I wanted to mention a few things I found looking around the internet for
information about palms and Qumran.  At
http://sunsite.unc.edu/expo/deadsea.scrolls.exhibit/intro.html  there are
some good photographs of Basketry and Cordage found at Qumran - both made of
palms. palm leaves and undetermined rushes.  I know that Ian will say that
proves nothing!

In an article by Dr.
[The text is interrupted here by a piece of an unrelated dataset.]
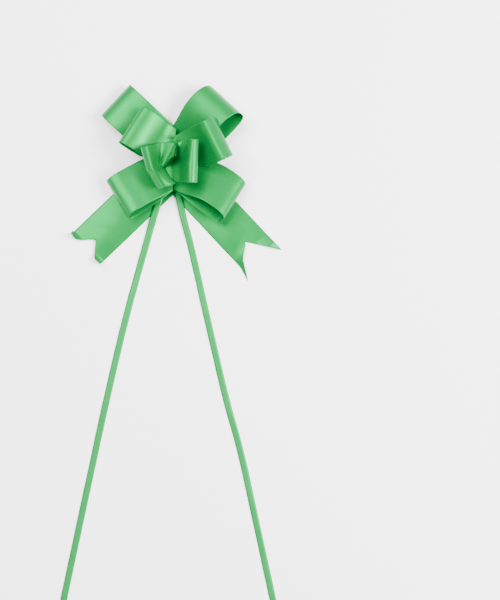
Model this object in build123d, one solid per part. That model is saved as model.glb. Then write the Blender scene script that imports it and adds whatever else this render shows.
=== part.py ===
from build123d import *
import math
import os

# A pull-string gift bow, pulled up and lying on its back. Two wide ribbons lie face to face and are
# spot-welded together at five stations, with two narrow pull strings in the channel between the spots.
# Pulling the strings stacks the welds on one vertical line, the gather, and every stretch of ribbon
# between two welds bulges out as a loop: one to the left and one to the right.
# Millimetres. +Z is up, out of the surface that the bow lies on. The origin is where the gather meets
# that surface. The strings run away towards -Y.

os.makedirs("parts", exist_ok=True)

# ---- driving dimensions ----
ribbon = 30.0            # width of the wide ribbon
film = 0.3               # thickness of the solid that stands for the thin film
string_width = 4.8       # width of a pull string
string_film = 0.4
half = ribbon / 2

seam = 0.4               # the loops end this far from the middle plane of the gather
tab = (8.7, 15.0)        # each weld's two fused tabs, measured along the weld from its middle
tab_height = 1.6
foot = (1.6, 9.0, 0.5)   # the flattened end of the gather below the lowest weld, which lies flat

# Height of each weld above the surface and how far its middle is from the gather line, along Y.
weld_height = {1: 16.6, 2: 12.4, 3: 8.2, 4: 4.0, 5: 0.8}
weld_shift = {1: 3.0, 2: 4.0, 3: -4.9, 4: 6.1, 5: 0.0}

# Each loop: azimuth of its outward direction in degrees, where its middle line crosses X = 0, and its
# side profile as (distance out, height) corners from the lower weld round the fold to the upper weld.
# neck: the two ends of its root along Y, and how far out each edge reaches its full width.
# lean: turn about one long edge, and which edge (1 is the left one, looking outwards).
# A loop runs on past the gather as far as its root, and is cut off at the gather's middle plane.
root = -26.0
loops = {
    "loop_1_left": dict(
        azimuth=137.0, cross=3.3, neck=(5.0, 21.9, 36.0, 2.0), lean=(0.0, 1),
        side=[(root, 0.25), (58.2, 0.25), (58.2, 13.6), (34.0, 13.6), (9.0, 4.0), (root, 4.0)]),
    "loop_1_right": dict(
        azimuth=46.2, cross=3.6, neck=(12.0, 21.9, 36.0, 2.0), lean=(13.0, 1),
        side=[(root, 0.25), (54.9, 0.25), (54.9, 15.4), (32.0, 15.4), (9.0, 4.0), (root, 4.0)]),
    "loop_2_left": dict(
        azimuth=212.0, cross=-3.1, neck=(-20.0, -4.5, 4.0, 20.0), lean=(0.0, 1),
        side=[(root, 5.8), (12.0, 5.8), (46.9, 2.6), (46.9, 13.2), (28.0, 13.4), (10.0, 8.2), (root, 8.2)]),
    "loop_2_right": dict(
        azimuth=-33.1, cross=-3.4, neck=(-20.0, -4.5, 4.0, 20.0), lean=(5.0, -1),
        side=[(root, 7.2), (12.0, 7.2), (49.2, 4.6), (49.2, 15.6), (28.0, 15.0), (10.0, 9.6), (root, 9.6)]),
    "loop_3_left": dict(
        azimuth=147.7, cross=4.0, neck=(4.5, 19.0, 24.0, 8.0), lean=(0.0, 1),
        side=[
            (root, 10.0), (8.0, 10.0), (36.2, 18.6), (34.0, 26.0), (21.0, 22.4), (10.0, 12.4), (root, 12.4)]),
    "loop_3_right": dict(
        azimuth=26.0, cross=-1.6, neck=(4.5, 17.0, 24.0, 8.0), lean=(0.0, 1),
        side=[
            (root, 10.0), (6.0, 10.0), (36.4, 27.4), (33.4, 33.0), (20.0, 22.6), (9.0, 12.4), (root, 12.4)]),
    "loop_4_left": dict(
        azimuth=200.5, cross=-3.0, neck=(-17.0, 14.0, 2.0, 2.0), lean=(0.0, 1),
        side=[(root, 14.2), (3.0, 14.2), (19.0, 30.4), (13.7, 35.0), (1.6, 16.6), (root, 16.6)]),
    "loop_4_right": dict(
        azimuth=-2.0, cross=-2.8, neck=(-17.0, 14.0, 2.0, 2.0), lean=(0.0, 1),
        side=[(root, 14.2), (3.0, 14.2), (18.4, 31.0), (12.8, 35.0), (1.6, 16.6), (root, 16.6)]),
}
knee_radius = 12.0       # the softest bend of a loop's side profile
fold_share = 0.47        # share of the shorter run beside a corner that its arc takes up
mask_reach = 140.0       # the prisms that the ribbons are cut to at the gather reach well past them
mask_height = 60.0
mask_margin = 1.0

# Tails: the ends of the ribbons below the lowest weld, with a V notch.
tails = {
    "left_tail": dict(azimuth=223.7, cross=-2.9, tip=90.0, notch=77.0, curl=5.0),
    "right_tail": dict(azimuth=-48.5, cross=-5.0, tip=95.0, notch=74.0, curl=1.5),
}
tail_root = 3.0          # the tails start this far from the middle plane, so that they can swing
tail_neck = (-16.0, -1.0, 14.0, 26.0)
tail_start = -20.0       # a tail's strip runs from here, and is cut off at its root
curl_run = 9.0           # the curled part's length
curl_radius = 14.0
notch_overrun = 6.0      # the notch's cutter reaches this far past the tips

tip_length = 15.0        # the pointed ends of the ribbons above the top weld
tip_gap = 0.1

# Strings: route of each free string from the gather, chosen to lie nearly straight on the surface.
string_gap = 0.02
left_route = [
    (-2.7, -2.0, 2.2), (-7.6, -18.0, 2.2), (-14.4, -38.0, 1.5), (-21.0, -62.0, 0.35),
    (-33.0, -104.0, 0.35), (-47.4, -164.0, 0.35), (-62.8, -236.0, 0.35), (-79.6, -314.0, 0.35),
    (-85.2, -347.0, 0.35),
]
right_route = [
    (2.7, -2.0, 2.2), (1.2, -18.0, 2.2), (5.0, -38.0, 1.5), (11.6, -62.0, 0.35),
    (21.4, -106.0, 0.35), (36.6, -172.0, 0.35), (47.4, -209.0, 0.35), (58.6, -262.0, 0.35),
    (70.1, -314.0, 0.35), (76.4, -347.0, 0.35),
]
string_share = 0.45      # share of the shorter run beside a route's point that its arc takes up
string_bend = 900.0      # the largest arc in a string's route
coil_radius = 25.0       # middle of the turn
coil_wall = 5.0          # room across the loosely laid turn
coil_height = string_width


# ---- shared shapes ----
def corner_radii(points, share, largest):
    """One arc radius for each corner of a route, as large as its two runs allow."""
    radii = []
    for before, here, after in zip(points, points[1:], points[2:]):
        turn = math.radians((here - before).get_angle(after - here))
        shorter = min((here - before).length, (after - here).length)
        radii.append(min(largest, share * shorter / math.tan(turn / 2)))
    return radii


def strip(points, share, largest, width, thickness):
    """A flat strip swept along straight runs joined by tangent arcs."""
    radii = corner_radii(points, share, largest)
    path = FilletPolyline(*points, radius=radii)
    along = path % 0
    across = Vector(0, 0, 1).cross(along)
    start = Plane(origin=path @ 0, x_dir=across, z_dir=along)
    solid = sweep(start * Rectangle(width, thickness), path=path)
    return solid, path.length, radii


def edge_point(azimuth, cross, out, across):
    """A point in plan: so far out along a band, and so far to the left of its middle line."""
    a = math.radians(azimuth)
    return (out * math.cos(a) - across * math.sin(a), cross + out * math.sin(a) + across * math.cos(a))


def plan_mask(azimuth, cross, neck, start):
    """The upright prism that a band keeps to: it narrows from its full width to its root at the gather."""
    low_y, high_y, low_out, high_out = neck
    side = 1 if math.cos(math.radians(azimuth)) > 0 else -1
    margin = half + mask_margin
    # On the right the band's right-hand edge is the lower one in plan, on the left its left-hand edge.
    low_edge = -side * margin
    corners = [
        (side * start, low_y),
        edge_point(azimuth, cross, low_out, low_edge),
        edge_point(azimuth, cross, mask_reach, low_edge),
        edge_point(azimuth, cross, mask_reach, -low_edge),
        edge_point(azimuth, cross, high_out, -low_edge),
        (side * start, high_y),
    ]
    prism = extrude(make_face(Polyline(*corners, close=True)), amount=mask_height, both=True)
    own_side = Pos(side * (mask_reach / 2 + start), 0, 0) * Box(mask_reach, 2 * mask_reach, 2 * mask_height)
    return prism & own_side


# ---- ribbon loops ----
def loop(azimuth, cross, neck, lean, side):
    """A stretch of ribbon that runs out from one weld, round its fold and back to the weld above."""
    points = [Vector(u, 0, z) for u, z in side]
    band, length, _ = strip(points, fold_share, knee_radius, ribbon, film)
    angle, edge = lean
    base = side[1][1]
    pivot = Pos(0, edge * half, base) * Rot(-angle, 0, 0) * Pos(0, -edge * half, -base)
    placed = Pos(0, cross, 0) * Rot(0, 0, azimuth) * pivot * band
    return placed & plan_mask(azimuth, cross, neck, seam), length + 2 * root


# ---- tails ----
def tail(azimuth, cross, tip, notch, curl):
    """A flat end of the ribbon with a V notch, its two points curled up a little."""
    rest = film / 2
    points = [Vector(tail_start, 0, rest), Vector(tip - curl_run, 0, rest), Vector(tip, 0, rest + curl)]
    band, _, _ = strip(points, fold_share, curl_radius, ribbon, film)
    mouth = tip + notch_overrun
    cut = [(notch, 0), (mouth, half + mask_margin), (mouth, -half - mask_margin)]
    wedge = extrude(make_face(Polyline(*cut, close=True)), amount=mask_height, both=True)
    placed = Pos(0, cross, 0) * Rot(0, 0, azimuth) * (band - wedge)
    return placed & plan_mask(azimuth, cross, tail_neck, tail_root)


# ---- welds and pointed ends ----
def weld(number):
    """Two fused tabs, one each side of the channel that the strings pass through."""
    low, high = tab
    height = weld_height[number]
    parts = []
    for end in (-1, 1):
        middle = weld_shift[number] + end * (low + high) / 2
        parts.append(Pos(0, middle, height) * Box(2 * seam, high - low, tab_height))
    if number == 5:
        parts.append(Pos(0, 0, foot[2] / 2) * Box(*foot))
    return Compound(children=parts)


def pointed_end(side):
    """The pointed end of one ribbon, standing up from the top weld."""
    base = weld_height[1] + tab_height / 2
    middle = weld_shift[1]
    outline = [(middle - half, base), (middle, base + tip_length), (middle + half, base)]
    face = make_face(Polyline(*[(y, z) for y, z in outline], close=True))
    plate = extrude(Plane.YZ * face, amount=film)
    return Pos(tip_gap / 2 if side > 0 else -tip_gap / 2 - film, 0, 0) * plate


# ---- strings ----
def string_core(side):
    """A string inside the gather, in the channel between the weld spots."""
    middle = side * (string_gap + film) / 2
    top = weld_height[2] + tab_height / 2
    bottom = 2.0
    return Pos(middle, 0, (top + bottom) / 2) * Box(film, string_width, top - bottom)


def free_string(route):
    """A pull string from the gather to where its end is laid in a turn."""
    points = [Vector(*p) for p in route]
    return strip(points, string_share, string_bend, string_width, string_film)


def coil(route, side):
    """The outer shape of the turn that the rest of the string is laid in, standing on its edge."""
    end, before = Vector(*route[-1]), Vector(*route[-2])
    along = (end - before).normalized()
    inwards = Vector(side * along.Y, -side * along.X, 0)
    middle = end + inwards * coil_radius
    ring = Cylinder(coil_radius + coil_wall / 2, coil_height)
    ring -= Cylinder(coil_radius - coil_wall / 2, coil_height)
    return Pos(middle.X, middle.Y, coil_height / 2) * ring


# ---- write every node ----
nodes = {}
for name, sizes in loops.items():
    nodes[name], length = loop(**sizes)
    print(f"{name}: ribbon from weld to weld {length:.1f} mm")
for name, sizes in tails.items():
    nodes[name] = tail(**sizes)
for number in weld_height:
    nodes[f"weld_{number}"] = weld(number)
nodes["left_pointed_end"] = pointed_end(-1)
nodes["right_pointed_end"] = pointed_end(1)
for name, side, route in (("left", -1, left_route), ("right", 1, right_route)):
    nodes[f"{name}_string_core"] = string_core(side)
    solid, length, radii = free_string(route)
    nodes[f"{name}_string"] = solid
    nodes[f"{name}_string_coil"] = coil(route, side)
    print(f"{name}_string: {length:.1f} mm, radii {[round(r) for r in radii]}")
    print(f"  volume {solid.volume:.1f}, section times length {string_width * string_film * length:.1f}")
for name, shape in nodes.items():
    export_step(shape, f"parts/{name}.step")
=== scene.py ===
import math

import bpy
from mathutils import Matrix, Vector, noise


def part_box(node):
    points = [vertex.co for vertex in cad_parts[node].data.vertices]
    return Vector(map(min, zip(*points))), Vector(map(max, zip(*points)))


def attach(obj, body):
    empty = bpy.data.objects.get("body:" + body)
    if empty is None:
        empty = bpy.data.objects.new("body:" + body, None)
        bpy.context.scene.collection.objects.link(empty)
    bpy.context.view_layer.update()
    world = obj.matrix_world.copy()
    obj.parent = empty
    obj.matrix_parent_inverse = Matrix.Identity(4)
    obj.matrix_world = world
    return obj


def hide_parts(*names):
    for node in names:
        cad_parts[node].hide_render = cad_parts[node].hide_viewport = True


# A pulled-up gift bow of satin ribbon film, lying on its back on a pale surface and seen from above.
# Shapes are worked out in millimetres and put into the scene in metres.

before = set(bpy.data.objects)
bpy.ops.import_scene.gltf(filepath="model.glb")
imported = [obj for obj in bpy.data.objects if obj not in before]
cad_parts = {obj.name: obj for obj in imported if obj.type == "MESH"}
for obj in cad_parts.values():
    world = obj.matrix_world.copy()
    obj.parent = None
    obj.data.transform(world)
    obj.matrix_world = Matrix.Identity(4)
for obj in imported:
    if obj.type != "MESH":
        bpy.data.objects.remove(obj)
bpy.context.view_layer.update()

MM = 0.001
RIBBON = 30.0            # width of the wide ribbon
HALF = RIBBON / 2
FILM = 0.14              # thickness that the film is drawn with
STRING = 4.8             # width of a pull string
SEAM = 0.25              # gap between the two ribbons' roots and the gather's middle plane
FLOOR_GAP = 0.12         # lowest height of a film's middle, so that the film stays above the surface
LEAN = (0.060, -0.112)   # how far a point moves along X and Y for each millimetre of height


# ---------------------------------------------------------------- camera
CAMERA_XY = (0.0536, -0.1000)
CAMERA_HEIGHT = 0.90
VIEW_HEIGHT = 0.4286     # how much of the surface the picture's height covers


def make_camera():
    """Straight above the surface, with the strings running down the picture."""
    data = bpy.data.cameras.new("camera")
    data.sensor_fit = "VERTICAL"
    data.sensor_height = 24.0
    data.lens = data.sensor_height * CAMERA_HEIGHT / VIEW_HEIGHT
    camera = bpy.data.objects.new("camera", data)
    camera.location = (*CAMERA_XY, CAMERA_HEIGHT)
    bpy.context.scene.collection.objects.link(camera)
    bpy.context.scene.camera = camera


make_camera()


# ---------------------------------------------------------------- helpers
def smooth(t):
    """0 up to t = 0, 1 from t = 1, and an even slope in and out between them."""
    t = max(0.0, min(1.0, t))
    return t * t * (3 - 2 * t)


def mix(a, b, t):
    """From a at t = 0 to b at t = 1."""
    return a + (b - a) * t


def leaned(x, y, z):
    """The bow leans down the picture and slightly to the right, in proportion to height."""
    return (x + LEAN[0] * z, y + LEAN[1] * z, z)


UV_MM = 100              # millimetres of film for one unit of UV
RIBBON_UV = 20           # where each kind of film has its middle line in the pattern, in millimetres
STRING_UV = 40
TAIL_UV = 70
POINT_UV = 100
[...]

Numan Shehadeh of the Geography Department of the
University of Jordon entitled: "The Climate of Jordan in the Past and
Present" the author states, in part: "In the beginning of the first century
BC, rainfall improved and the first two centuries of the Christian era were
moist; rainfall was probably somewhat greater than the present rainfall.
 This is clearly indicated by the prosperity of Jerash between 130-180 AD and
several legends reported by al-Mas udi in 'Muruj al dhaheb' of running water
and numerous oases in the Syrian desert at that time.  Much archaeological
evidence dating from that period, including old Roman bridges and ruined
piers on present dry wadis, and many well heads and houses indicating springs
which do not exist today, support the claims or al-Mas udi.  The period of
abundant rainfall ended by the beginning of the thrid century and
simultaneously the level of the Dead Sea in 333 AD became as low as it is

"U.S. Water News Online" says "Studies on the relationship between the rise
and fall of the Dead Sea in Israel and nearby groundwater levels have
resulted in development of a computer model that can be applied to similar
bodies . . . ."  It later says: "The water level of the Dead Sea, which as
the terminus of the Jordan River is the lowest lake in the world, has
decreased an average of 0.5 meters per year since 1960. The response of
groundwater level to changes in the Dead Sea level was found to be rapid, as
immediate as a matter of days, Weizmann Institute researchers have
determined."  If someone has connections with the Weizmann Institute perhaps
they could indicate the approximate shoreline of the Dead Sea in 68 C.E.?

Finally, both Diodorus and Strabo wrote about palms located around the Dead
Sea.  Incidentally, Strabo says that the balsam grown at Jericho was used for
treating headaches, incipient cataracts and dimness of sight.  All of which I
am beginning to have right now.  So long.